Below: Antique cabinet from Shanxi undergoing restoration

Shanxi cabinet in the process of restoration

In the early days of sourcing antiques there were dozens of companies, mostly small in size, based in and around Beijing. Each one of these would source old furniture from around China's provinces and carefully restore it at their workshops before selling on mostly for export. In more recent years most of these workshops have been forced to either close altogether or to move far out of the city limits as land is redeveloped and big business moves in. As a result there are far fewer dealers still in business and it requires travelling much further afield to view their current inventory. However, the dealers who have survived are those that have found their own niche, either in specialising in a particular type of finish or regional style, or who continue to have access to higher quality antique furniture that will always be in demand.

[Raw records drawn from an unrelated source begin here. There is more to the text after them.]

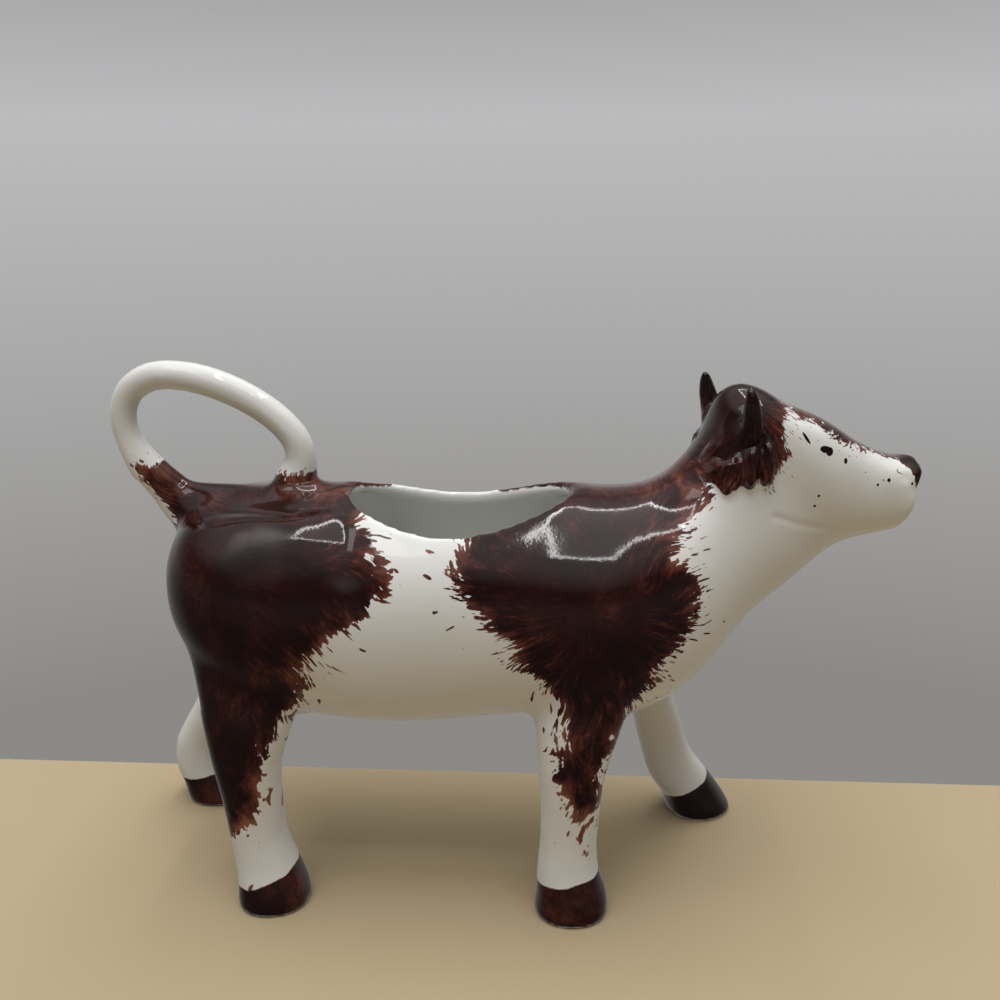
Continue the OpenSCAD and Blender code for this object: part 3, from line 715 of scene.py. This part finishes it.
# Horns and ears are brown all over: each point keeps how far it stands out from the bare head
plain = frame["nodes"]["head"].data
bare = BVHTree.FromPolygons([v.co for v in plain.vertices], [p.vertices for p in plain.polygons])
proud = np.array([bare.find_nearest(v.co)[3] for v in head.data.vertices])
x, y, z = places(head).T
proud[(z < 0.0905) | (x < 0.0405) | (x > 0.058) | (np.abs(y - 0.0035) < 0.0045)] = 0
mark(head, "proud", proud)
paint, tree, where = new_paint("head_glaze")
at = node(tree, "SeparateXYZ", {0: where}).outputs
within = placed(tree, patches, {"Vector": where})
fore = brushed(tree, where, within, "Shoulder")
top = placed(tree, strokes, {"Vector": where, "Within": within["Head"], "Hub": (0.050, 0, 0.110), "Reach": 0.0018,
                             "Width": 0.0006, "Length": 0.0017})
cover = sums(tree, "MULTIPLY", fore["Cover"], sums(tree, "LESS_THAN", at["X"], 0.0445))
cover = sums(tree, "MAXIMUM", cover, top["Cover"])
ear = rises(tree, node(tree, "Attribute", attribute_name="proud").outputs["Fac"], 0.00040, 0.00055)
cover = sums(tree, "MAXIMUM", cover, ear)

# Dabs of a small brush are ovals: (place, half sizes, turn in degrees)
DABS = [
    # the eyes
    ((0.0674, -0.0045, 0.1016), (0.0013, 0.005, 0.0007), 14), ((0.0683, -0.0040, 0.1011), (0.0008, 0.005, 0.0009), 0),
    ((0.0644, 0.0172, 0.1016), (0.0013, 0.005, 0.0007), 14), ((0.0653, 0.0175, 0.1011), (0.0008, 0.005, 0.0009), 0),
    # stray dots on the cheek, the nose and the brow
    ((0.0720, -0.0036, 0.0989), (0.0004, 0.003, 0.0006), 0), ((0.0665, -0.0055, 0.0918), (0.0003, 0.003, 0.0003), 0),
    ((0.0659, -0.0052, 0.0895), (0.0003, 0.003, 0.0003), 0), ((0.0823, -0.0002, 0.0939), (0.0004, 0.003, 0.0004), 0),
    ((0.0798, -0.0010, 0.0931), (0.0003, 0.003, 0.0003), 0), ((0.0877, 0.0009, 0.0928), (0.0003, 0.003, 0.0003), 0),
    ((0.0631, -0.0055, 0.1042), (0.0003, 0.003, 0.0015), -35)]
dots = 0.0
for place, size, turn in DABS:
    oval = node(tree, "Mapping", {"Vector": where, "Location": place, "Rotation": (0, radians(turn), 0),
                                  "Scale": size}, vector_type="TEXTURE").outputs[0]
    away = node(tree, "VectorMath", {0: oval}, operation="LENGTH").outputs["Value"]
    dots = sums(tree, "MAXIMUM", dots, rises(tree, away, 1.08, 0.92))
cover = sums(tree, "MAXIMUM", cover, dots)
streak = sums(tree, "MULTIPLY", top["Streak"], sums(tree, "SUBTRACT", 0.95, sums(tree, "MULTIPLY", dots, 0.6)))
coat = placed(tree, slip, {"Vector": where, "Cover": cover, "Streak": streak})
clear_glaze(tree, coat["Color"], coat["Height"])
fired_on(head, paint)
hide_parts("head", "horn_right", "horn_left", "ear_right", "ear_left")
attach(head, "root")

# ---- table and light ----------------------------------------------------------------------------
# A plain pale table top whose back edge is close behind the jug, a plain grey wall far behind it, and
# the soft light of a large panel overhead.
bpy.ops.object.select_all(action="DESELECT")
bpy.ops.mesh.primitive_plane_add(size=1, location=(0, 0, 0))
floor = bpy.context.object
floor.name = "floor"
only(floor)
bpy.ops.object.mode_set(mode="EDIT")
bpy.ops.mesh.select_all(action="SELECT")
bpy.ops.transform.resize(value=(2, 0.534, 1))
bpy.ops.transform.translate(value=(0, -0.233, 0))
bpy.ops.object.mode_set(mode="OBJECT")
paper = bpy.data.materials.new("paper")
paper.use_nodes = True
paper.node_tree.nodes["Principled BSDF"].inputs["Base Color"].default_value = (0.42, 0.33, 0.20, 1)
paper.node_tree.nodes["Principled BSDF"].inputs["Roughness"].default_value = 0.9
floor.data.materials.append(paper)
floor.visible_glossy = False
world = bpy.data.worlds.new("studio")
scene.world = world
world.use_nodes = True
tree = world.node_tree
toward = node(tree, "SeparateXYZ", {0: node(tree, "TexCoord").outputs["Generated"]}).outputs
wall = ramp(tree, sums(tree, "ADD", sums(tree, "MULTIPLY", toward["Z"], 1.2), 0.55),
            (0.05, (0.260, 0.252, 0.240)), (0.65, (0.500, 0.500, 0.510)), (0.98, (0.200, 0.200, 0.205)))
bright = sums(tree, "MAXIMUM", rises(tree, toward["Y"], -0.1, 0.5, 0.3, 1.0),
              rises(tree, toward["Z"], 0.45, 0.80, 0.0, 3.6))
join(tree, (wall, tree.nodes["Background"].inputs[0]), (bright, tree.nodes["Background"].inputs[1]))


def lamp(name, place, aim, size, power):
    light = bpy.data.lights.new(name, "AREA")
    light.shape = "RECTANGLE"
    light.size, light.size_y = size
    light.energy = power
    made = bpy.data.objects.new(name, light)
    made.location = place
    made.rotation_euler = (Vector(aim) - Vector(place)).to_track_quat("-Z", "Y").to_euler()
    scene.collection.objects.link(made)
    return made


# A dim panel with a bright frame hangs overhead and is what the glaze mirrors
panel_x, panel_y, panel_z = 0.115, 0.06, 0.75
lamp("panel", (panel_x, panel_y, panel_z), (panel_x, panel_y, 0), (0.24, 0.76), 0.39)
for side in (-1, 1):
    frame_x, frame_y = panel_x + side * 0.129, panel_y + side * 0.389
    lamp("frame_long", (frame_x, panel_y, panel_z), (frame_x, panel_y, 0), (0.018, 0.796), 0.95)
    lamp("frame_short", (panel_x, frame_y, panel_z), (panel_x, frame_y, 0), (0.24, 0.018), 0.29)
# A smaller one without a frame stands to the left
lamp("side_panel", (-0.26, -0.28, panel_z), (-0.26, -0.28, 0), (0.22, 0.40), 0.75)
# The room's own soft light comes from above and in front and leaves no outline in the glaze
ceiling = lamp("ceiling", (-0.15, -0.06, 1.1), (0, 0, 0.05), (0.9, 0.7), 5.5)
ceiling.visible_glossy = False
scene.view_settings.view_transform = "Standard"
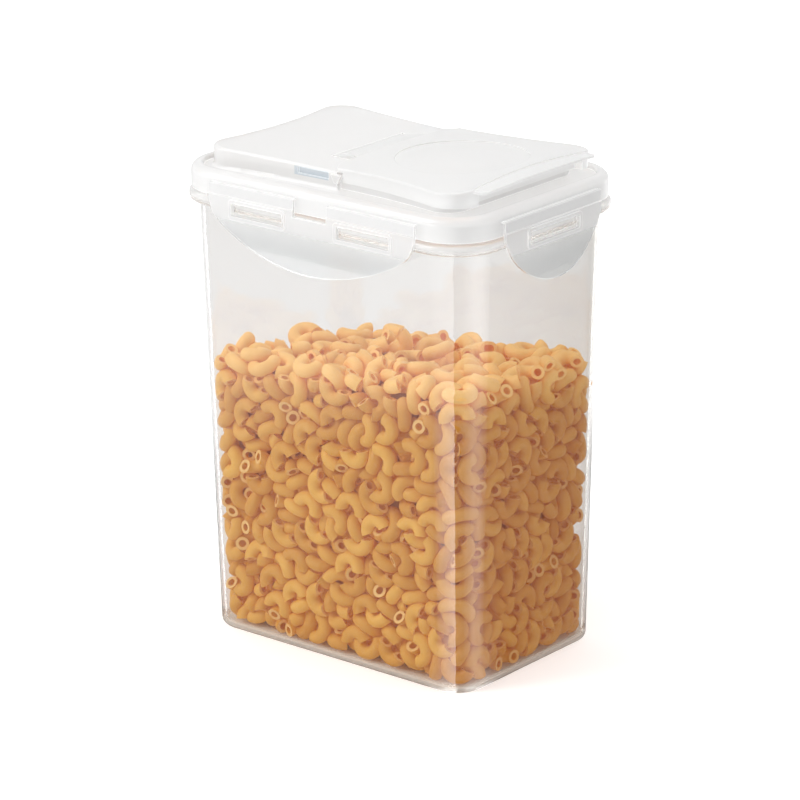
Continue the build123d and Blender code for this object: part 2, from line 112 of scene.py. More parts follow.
def view_axes():
    """Right, up and back of the viewing direction, before the roll."""
    a, e = math.radians(VIEW_AZIMUTH), math.radians(VIEW_ELEVATION)
    back = Vector((math.sin(a) * math.cos(e), -math.cos(a) * math.cos(e), math.sin(e)))
    right = Vector((math.cos(a), math.sin(a), 0))
    return right, back.cross(right), back


def make_camera():
    right, up, back = view_axes()
    roll = math.radians(VIEW_ROLL)
    cam_right = right * math.cos(roll) - up * math.sin(roll)
    cam_up = right * math.sin(roll) + up * math.cos(roll)
    data = bpy.data.cameras.new("camera")
    data.lens = VIEW_LENS
    data.clip_start = 0.05
    camera = bpy.data.objects.new("camera", data)
    bpy.context.scene.collection.objects.link(camera)
    place = right * AIM_RIGHT + up * AIM_UP + back * VIEW_DISTANCE
    camera.matrix_world = Matrix((
        (cam_right.x, cam_up.x, back.x, place.x),
        (cam_right.y, cam_up.y, back.y, place.y),
        (cam_right.z, cam_up.z, back.z, place.z),
        (0, 0, 0, 1),
    ))
    bpy.context.scene.camera = camera


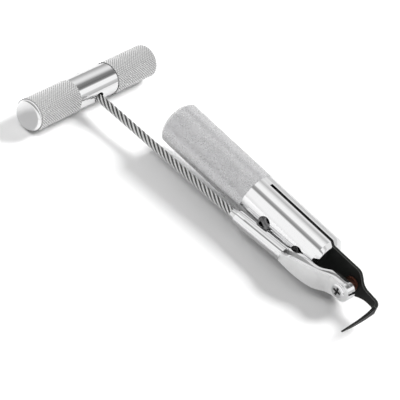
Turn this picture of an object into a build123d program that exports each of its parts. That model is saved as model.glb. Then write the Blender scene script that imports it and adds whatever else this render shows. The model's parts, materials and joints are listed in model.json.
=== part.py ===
from build123d import *
import os
from math import asin, atan2, cos, degrees, hypot, radians, sin, tan

# Windscreen removal knife: a slotted handle that clamps a hooked cold-knife blade, and a pull bar on a
# short wire rope that hangs on the blade's pivot screw.  Millimetres.  Every piece is drawn in the
# handle's own axes: +X from the butt of the handle towards the blade, +Y across the blade's flat, away
# from the pull rope, +Z up.  The finished tool is then tilted by resting_tilt() about the middle of the
# butt face, so that it rests on its pull bar and the lower edge of the handle's nose.

# handle
HANDLE_R = 16.0
NOSE_R = 15.8
HANDLE_LEN = 147.0
GRIP_LEN = 78.8
CORE_R = 11.0
BUTT_CHAMFER = 2.6
NOSE_CHAMFER = 3.0
SLOT_W = 2.6
SLOT_START = 85.8

# clamp screws, tapped into the near half of the slotted nose
CLAMP_X = {"clamp_screw_rear": 101.1, "clamp_screw_front": 131.6}
CLAMP_R = 5.0
CLAMP_HOLE_R = 5.05
CLAMP_LEN = 9.0
HEX_AF = 5.0
HEX_DEPTH = 5.0

# blade
BLADE_T = 2.4
BLADE_HALF = 13.4
BLADE_REAR = 87.8
SHOULDER_TOP_X = 172.8
SHOULDER_BOTTOM_X = 161.5
NECK_TOP_X = 179.6
NECK_TOP_Z = 4.6
NECK_BOTTOM_X = 183.5
NECK_TOP = 3.4
NECK_BOTTOM = -2.8
BEND_X = 189.8
BEND_R = 4.5
FOOT_LEN = 35.2
FOOT_ANGLE = 86.6
FOOT_TIP_T = 1.2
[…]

A high speed train south to Shandong province was my first excursion, with an overnight stay and a chance to put together a new collection of beautiful lacquered and painted antiques that you'll be able to view soon on our website. Refinished cabinets and sideboards in gorgeous lacquers and more contemporary colours were mixed with more authentic, aged pieces in their original finish.

Below: Old doors in elm wood drying in the sun

Old Elm Doors

I also caught up with one of the main factories we use for our reproduction furniture, including or popular range of Chinese Classical lacquered pieces, to discuss some new designs and to check some of their recent production. Along with more traditional Chinese furniture, they are creating a wonderful range using old reclaimed elm doors (seen left lain out in the sun) sourced from farms and other rural buildings that are undergoing redevelopment. The timber has a superb, weathered, tactile quality that oozes character and lends itself perfectly to a more natural, rustic finish, with every piece being unique. We can't wait to ship over some first samples and to share these with you soon.

Below: Stallholder at Panjiayuan market selling bronzes

Panjiayuan market

From Shandong it was another quick train ride back to Beijing and a visit to the famous Panjiayuan market on Sunday. In a city that is changing so quickly, it was somehow reassuring to find that the market had changed little since my last visit, still with the same mind boggling display made up of thousands of stalls and vendors, offering everything from traditional jewellery, wood carvings, bronzes and pottery to textiles, watercolours, stoneware and jade.

Below: Old wooden buckets stacked in a warehouse

Over the next couple of days I visited other old friends - a couple of dealers based near Tianjin southeast of Beijing who I have known now for nearly twenty years and who are still sourcing and restoring some wonderful antiques, particularly from Shanxi province and Gansu in western China. There are some types of furniture - such as good quality painted wedding cabinets or sideboards from Shanxi and walnut furniture from Gansu - that are increasingly difficult to source, so it was good to know that we still have access to these through our old contacts. I look forward to sharing more of my finds with you on the website soon.

We will be processing everything lined up on my visit over the coming weeks and shipping the first container soon. You'll already find the first collection online to pre-order for delivery later in the summer, with dozens more antiques to be added. Keep an eye out on our new arrivals for all the latest additions.

My final day in China gave me a chance to get out of the city for a visit to Mutianyu - a section of the Great Wall about 40 miles northeast of the centre of Beijing. It's over 20 years since I had a chance to visit the Great Wall (on that occasion to the Simatai section further out) and just as then it was a hugely memorable experience. 

My visit coincided with the Chinese Labor Day holiday, so the crowds were out in force early on but soon thinned out as I got to the further reaches of the wall. A strenuous walk in 26 degree heat (a thousand steep steps just to get onto the wall) was rewarded by breathtaking views of the hills and valleys and of the wall itself snaking over the mountain tops as far as the eye could see. I was back in Beijing by the evening to catch a midnight flight home, feeling happy to have caught up with old contacts and excited about the beautiful new selection of antiques we've put together.

Top image: stacks of stools, final touches to an antique table and wall panels and benches in a Tianjin warehouse.